A iniciativa 10 minutos contra o Aedes, idealizada por Denise e outros pesquisadores e profissionais de comunicação do IOC, também foi alvo de interesse no evento. De acordo com o conceito, uma vistoria semanal de 10 minutos é suficiente para eliminação de possíveis criadouros do Aedes aegypti. “A intervenção periódica é suficiente para interromper o ciclo de vida do mosquito, que leva de 7 a 10 dias para se desenvolver do ovo até a forma adulta”, explicou. Inspirado em uma ação governamental de sucesso realizada em Cingapura, o conceito dos ‘10 minutos’, lançado em 2011, está amplamente difundido pelo Brasil. No Rio de Janeiro, por exemplo, no ano seguinte à implementação do conceito como campanha oficial pela Secretaria de Estado de Saúde, aumentou em três vezes o número de municípios com índices toleráveis de infestação pelo Aedes.

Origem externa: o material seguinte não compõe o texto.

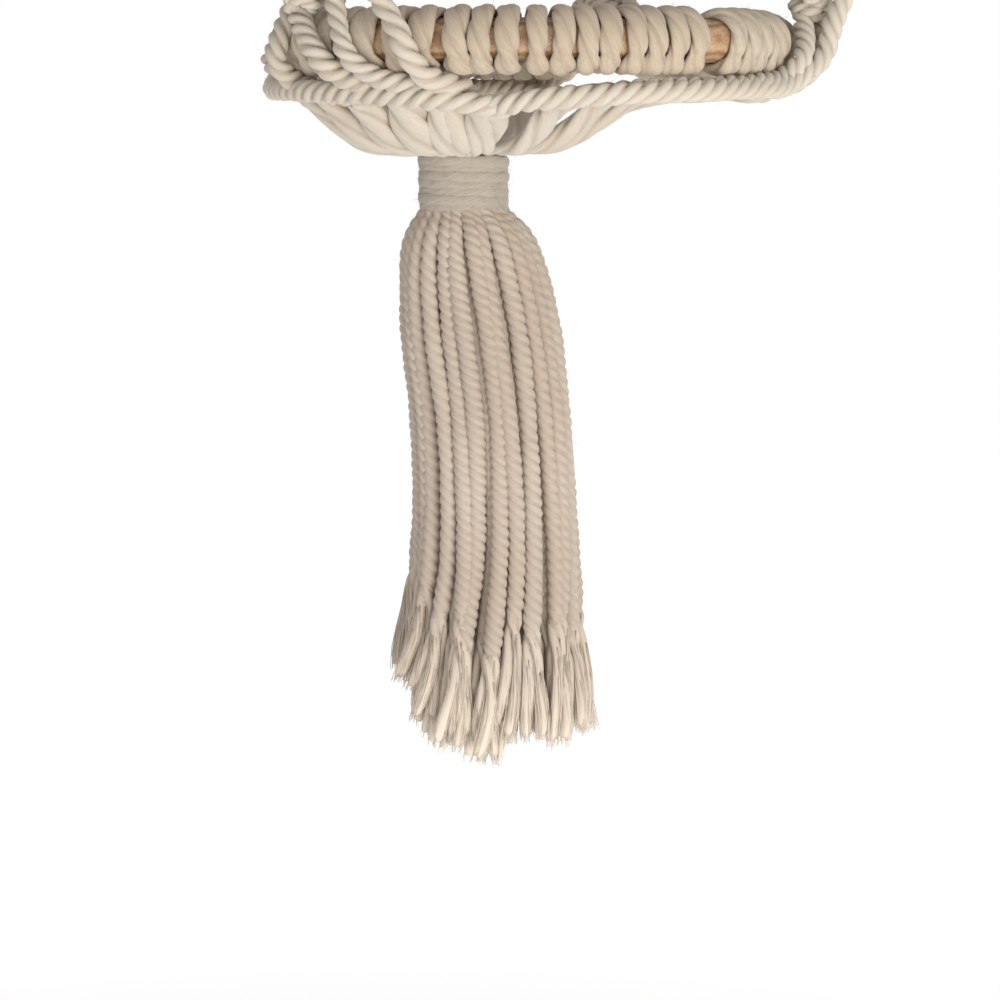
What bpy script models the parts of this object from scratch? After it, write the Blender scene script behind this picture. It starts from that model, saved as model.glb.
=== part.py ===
"""A macrame plant hanger of cotton cord with a wooden ring at its base.

Sixteen strands hang from a bound loop in four arms, meet in a knotted net round the pot, pass under
a wrapped wooden ring and are gathered under it into a tassel. The origin is the point of the loop
that bears on a hook. X is to the right, Y to the back and Z up; depths are measured down from the
top of the loop.
"""

import math
import random

import bmesh
import bpy
from mathutils import Matrix, Vector

# Driving sizes, in metres.
LENGTH = 0.744
CORD = 0.0032
GAP = 0.0003
# A strand that leaves a knot aslant starts this far from it.
END_GAP = GAP + 0.0007
WELD = 0.000001

LOOP_BUNDLE = 0.0096
LOOP_HOLE_WIDTH = 0.020
LOOP_HOLE_HEIGHT = 0.034
TOP_WRAP_TOP = 0.046
TOP_WRAP_BOTTOM = 0.075
TOP_WRAP_TURNS = 9
BOUND_RADIUS = 0.0067
TOP_WRAP_RADIUS = 0.0094

SINNET_TOP = 0.160
SINNET_BOTTOM = 0.222
SINNET_RIDGES = 8
RIM_TOP = 0.446
RIM_BOTTOM = 0.472
RIM_RIDGES = 4
MIDDLE_TOP = 0.520
MIDDLE_BOTTOM = 0.540
MIDDLE_RIDGES = 3
BASE_KNOT_LENGTH = 0.020
BASE_RIDGES = 3
KNOT_WIDTH = 0.0122
KNOT_FLATNESS = 0.66

RING_DEPTH = 0.6175
RING_OUTSIDE = 0.0889
RING_TUBE = 0.007
RING_RADIUS = (RING_OUTSIDE - RING_TUBE) / 2
SLEEVE_INSIDE = RING_TUBE / 2 + GAP + 0.0002
SLEEVE_VALLEY = 0.0048
SLEEVE_RIDGE = 0.00565
RING_CLEARANCE = SLEEVE_RIDGE + GAP + CORD / 2 + 0.0005
BARE_CLEARANCE = RING_TUBE / 2 + GAP + CORD / 2 + 0.0003

GATHER_X = -0.0122
GATHER_TOP = 0.6369
GATHER_BOTTOM = 0.6466
GATHER_TURNS = 6
GATHER_RADIUS = 0.0081
GATHER_INSIDE = 0.0064
GATHER_SPLIT = 0.6415

TASSEL_OUTER = 15
TASSEL_INNER = 9
TASSEL_SIDE_TIP = 0.731

# How far the net stands from the vertical axis at each depth, in millimetres.
NET_PROFILE = (
    # depth, radius
    (75.0, 3.75),
    (160.0, 12.0),
    (222.0, 17.5),
    (446.0, 36.5),
    (472.0, 39.0),
    (520.0, 45.0),
    (540.0, 47.5),
    (590.0, 49.0),
)

# The arms, with the azimuth of each at the bound loop and at the ring in degrees, and how far from
# the axis and how deep the knot at its foot ends, in millimetres.
ARMS = (
    # name, azimuth at the top, azimuth at the ring, radius of the foot, depth of the foot
    ("right", -15.0, -8.0, 48.6, 611.0),
    ("back", 75.0, 72.0, 48.0, 609.0),
    ("left", 160.0, 150.0, 44.5, 610.0),
    ("front", 248.0, 217.0, 47.5, 609.0),
)

# The strands under each arm: how far above the knot's foot each leaves it and how far it stands
# out beside the ring, in millimetres, its azimuth beside the ring and its azimuth where it turns in
# under the ring, in degrees.
CRADLE = (
    # arm, leaves, outward, beside, under
    (0, 11.0, 5.4, -13.0, -96.0),
    (0, 0.0, 1.6, -17.0, -62.0),
    (0, 0.0, 0.0, -6.0, -34.0),
    (0, 0.0, 0.0, 2.0, -8.0),
    (1, 0.0, 0.0, 60.0, 22.0),
    (1, 0.0, 0.0, 68.0, 54.0),
    (1, 0.0, 0.0, 76.0, 82.0),
    (1, 0.0, 0.0, 84.0, 110.0),
    (2, 0.0, 0.0, 140.0, 136.0),
    (2, 0.0, 0.0, 148.0, 163.0),
    (2, 0.0, 0.0, 157.0, 190.0),
    (2, 0.0, 0.0, 166.0, 257.0),
    (3, 0.0, 0.0, 206.0, 212.0),
    (3, 0.0, 0.0, 219.0, 226.0),
    (3, 0.0, 0.0, 229.5, 245.0),
    (3, 12.0, 0.4, 243.5, 252.0),
)

# The stretches of the ring that a cord is wound round: first and last azimuth, and turns.
WINDINGS = (
    # name, start, end, turns
    ("ring_wrap_front", 243.0, 308.2, 12),
    ("ring_wrap_right", 315.2, 342.0, 5),
    ("ring_wrap_back_right", 353.0, 420.0, 13),
    ("ring_wrap_back", 84.0, 132.0, 9),
    ("ring_wrap_left", 192.0, 234.4, 8),
)

# The tassel's middle line and its half width at each depth, in millimetres.
TASSEL_PROFILE = (
    # depth, middle in x, radius of the outer strands
    (646.9, -12.2, 4.2),
    (651.0, -11.4, 9.8),
    (656.0, -10.9, 11.5),
    (666.0, -9.7, 12.7),
    (680.0, -7.5, 12.9),
    (700.0, -6.4, 13.4),
    (715.0, -6.8, 14.2),
    (730.0, -8.2, 15.8),
    (746.0, -8.4, 16.8),
)

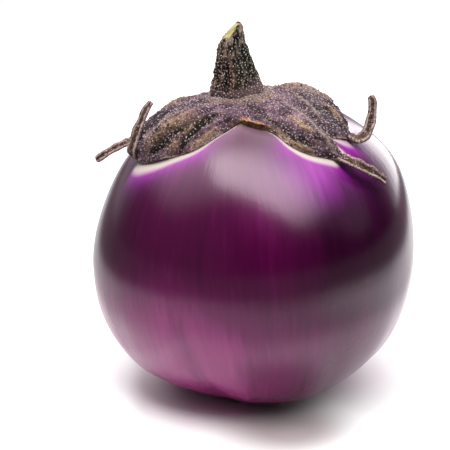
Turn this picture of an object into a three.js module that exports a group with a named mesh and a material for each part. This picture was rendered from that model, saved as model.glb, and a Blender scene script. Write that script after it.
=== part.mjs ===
// A round violet eggplant as picked: the fruit, the calyx that caps it, and the cut stem.
// Millimetres, +Z up, front towards -Y. The origin is the middle of the small flat spot that the
// fruit rests on. The fruit is built about its own pole and then leans a little to the left.
import * as THREE from "three";
import { mergeVertices } from "three/addons/utils/BufferGeometryUtils.js";

const DEGREE = Math.PI / 180;

// Fruit: a superellipse of revolution, fuller on its right side, with gentle swells and hollows.
const FRUIT_RADIUS = 55;
const FRUIT_HEIGHT = 104.5;
const BELLY_HEIGHT = 0.475 * FRUIT_HEIGHT;
const SHOULDER_FULLNESS = 1.98;
const SHOULDER_SIDE_DIFFERENCE = 0.1;
const BOTTOM_FULLNESS = 2.28;
const BOTTOM_SIDE_DIFFERENCE = 0.05;
const LEAN = 4.5 * DEGREE;
const BODY_CENTRE = new THREE.Vector3(2.5, 0.5, 48.95);
const SWELLS = [
  { azimuth: 0, polar: 60, spread: 16, height: 1.8 },
  { azimuth: -2, polar: 112, spread: 16, height: -1.0 },
  { azimuth: -72, polar: 146, spread: 17, height: 2.0 },
  { azimuth: -120, polar: 140, spread: 13, height: -1.2 },
  { azimuth: -155, polar: 130, spread: 16, height: 1.0 },
  { azimuth: 180, polar: 112, spread: 16, height: 1.2 },
  { azimuth: 180, polar: 66, spread: 18, height: -1.1 },
  { azimuth: 150, polar: 142, spread: 15, height: 1.0 },
  { azimuth: 120, polar: 120, spread: 16, height: -0.9 },
  { azimuth: 105, polar: 62, spread: 18, height: 0.8 },
  { azimuth: 75, polar: 140, spread: 16, height: 1.4 },
  { azimuth: 40, polar: 128, spread: 14, height: -0.8 },
  { azimuth: 0, polar: 0, spread: 35, height: -1.4 },
];
const FRUIT_COLUMNS = 72;
const FRUIT_ROWS = 38;

// Calyx: five lobes, drawn on a flat plan of the fruit's top. A plan point is in millimetres along
// the skin from the fruit's pole, X to the right and Y to the back, and is then laid on the fruit.
const SKIN_ARC_RADIUS = 53.5;
const CALYX_CLEARANCE = 0.55;
const CALYX_CROWN = 1.5;
const CALYX_NOTCH_HEIGHT = 1.7;
const CALYX_EDGE_HEIGHT = 1.45;
const CROWN_SHARE = 0.2;
const SEAM_SHARE = 0.4;
const SWELL_SHARPNESS = 2;
const SEAM_ROWS = 5;
const LOBE_ROWS = 9;
const TIP_ROWS = 9;
const LOBE_COLUMNS = 10;

// Each lobe starts at the notch that it shares with the lobe before it, going anticlockwise seen
// from above. Its leading and trailing edges run from the two notches to its tip, and the tip is a
// narrow strip along a path in millimetres from the body's centre.
const LOBES = [
  {
    notch: [-0.9, -21.0],
    leading: [[9.2, -26.0], [15.7, -31.2], [22.4, -32.9], [30.9, -31.5]],
    trailing: [[32.2, -25.2], [34.0, -27.6]],
    dome: 1.9,
    crest: 0.5,
    keel: { from: 0.7, to: 0.1, height: 0.9 },
    groove: { from: -0.2, to: -0.7, depth: 0.5 },
    tip: { path: [[31.9, -29.7, 38.4], [36.1, -29.2, 36.1], [39.6, -27.8, 33.9], [42.4, -25.9, 31.3]],
      width: 5.4, roll: 82, end: 3.0, twist: -16 },
  },
  {
    notch: [29.0, -21.9],
    leading: [[31.4, -20.7], [35.4, -18.6]],
    trailing: [[25.5, 13.5], [24.0, 6.0], [31.5, -1.0], [34.9, -8.4], [35.9, -13.8]],
    dome: 0.4,
    crest: 0.145,
    keel: { from: 0.66, to: 0.8, height: 2.5 },
    groove: { from: -0.45, to: -0.3, depth: 0.4 },
    tip: { path: [[33.6, -16.7, 42.9], [36.1, -15.2, 43.8], [37.5, -13.6, 45.8], [38.4, -12.2, 48.4],
      [38.9, -11.0, 51.6], [38.9, -10.2, 54.4], [38.2, -9.6, 56.3]],
      width: 3.8, roll: 55, end: 1.8, twist: -38 },
  },
  {
    notch: [17.6, 13.8],
    leading: [[20.5, 23.0], [15.5, 33.0], [8.5, 40.0]],
    trailing: [[-8.0, 28.0], [-2.5, 36.5], [4.5, 41.0]],
    dome: 1.1,
    crest: 0.65,
    keel: { from: 0.0, to: 0.0, height: 0.95 },
    groove: { from: -0.5, to: -0.4, depth: 0.8 },
    tip: { path: [[3.0, 39.5, 40.0], [4.5, 43.5, 38.0], [6.5, 46.5, 38.0], [8.0, 48.5, 40.0]],
      width: 3.6, roll: 60, end: 2.0, twist: 0 },
  },
  {
    notch: [-10.5, 19.8],
    leading: [[-17.0, 28.5], [-26.5, 29.5], [-34.3, 23.0]],
    trailing: [[-28.5, 15.8], [-36.8, 18.8]],
    dome: 3.0,
    crest: 0.59,
    keel: { from: 0.1, to: 0.0, height: 0.8 },
    groove: { from: -0.45, to: -0.4, depth: 0.8 },
    tip: { path: [[-41.9, 14.5, 34.0], [-45.7, 13.6, 32.4], [-49.2, 12.6, 30.7], [-54.0, 12.0, 27.6]],
      width: 3.0, roll: 60, end: 2.6, twist: 62 },
  },
  {
    notch: [-21.5, 11.4],
    leading: [[-31.0, 12.0], [-37.5, 5.0], [-40.0, -4.0], [-40.3, -12.0]],
    trailing: [[-6.7, -25.0], [-17.1, -28.9], [-28.5, -26.1], [-36.3, -20.7], [-38.6, -16.8]],
    dome: 5.3,
    crest: 0.4,
    keel: { from: 0.38, to: 0.27, height: 0.8 },
    groove: { from: 0.6, to: 0.65, depth: 1.3 },
    tip: { path: [[-40.3, -14.8, 38.4], [-39.4, -13.8, 41.9], [-38.5, -12.9, 45.1], [-37.2, -11.9, 47.9],
      [-36.1, -11.0, 50.7], [-34.8, -10.2, 52.9], [-33.8, -9.6, 54.1]],
      width: 3.4, roll: 65, end: 1.7, twist: 42 },
  },
];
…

Outra iniciativa apresentada foi o projeto de videoaulas Aedes aegypti: Introdução aos Aspectos Científicos do Vetor, que disponibiliza gratuitamente na internet aulas sobre diversos aspectos do vetor dos vírus dengue, zika e chikungunya. Desde o lançamento, em 2013, foram mais de 200 mil visualizações no YouTube, oriundas de 107 países. No Brasil, secretarias de educação em dez Estados atuaram como parceiras por meio da distribuição de cartazes nas escolas e do envio de material de divulgação aos professores. A parceria alcançou cerca de 14 mil escolas, distribuídas nas cinco regiões do país. O projeto também recebeu a adesão espontânea de diversas prefeituras, além de profissionais das áreas da Saúde e Educação.

Mosquitos com bactéria que inibe a transmissão dos vírus, Aedes geneticamente modificados, desenvolvimento de novos inseticidas, repelentes e armadilhas de captura de insetos para estudos científicos, além de implementação de métodos capazes de mensurar impactos entomológicos e epidemiológicos também estiveram entre os tópicos debatidos no encontro. “A solução para o controle do Aedes e as doenças transmitidas por ele não é missão exclusiva da área da Saúde e não depende apenas de ferramentas técnicas. É necessário agir com base em intersetorialidade e valorizar a interação direta com a população. Além disso, é fundamental ter responsabilidade social, tanto no âmbito privado, no sentido de manutenção dos espaços domésticos, sem água acumulada que possa se tornar um criadouro, quanto na esfera pública, com ações que garantam a limpeza dos espaços comuns, além de acesso da população ao saneamento básico e fornecimento regular de água”, finalizou.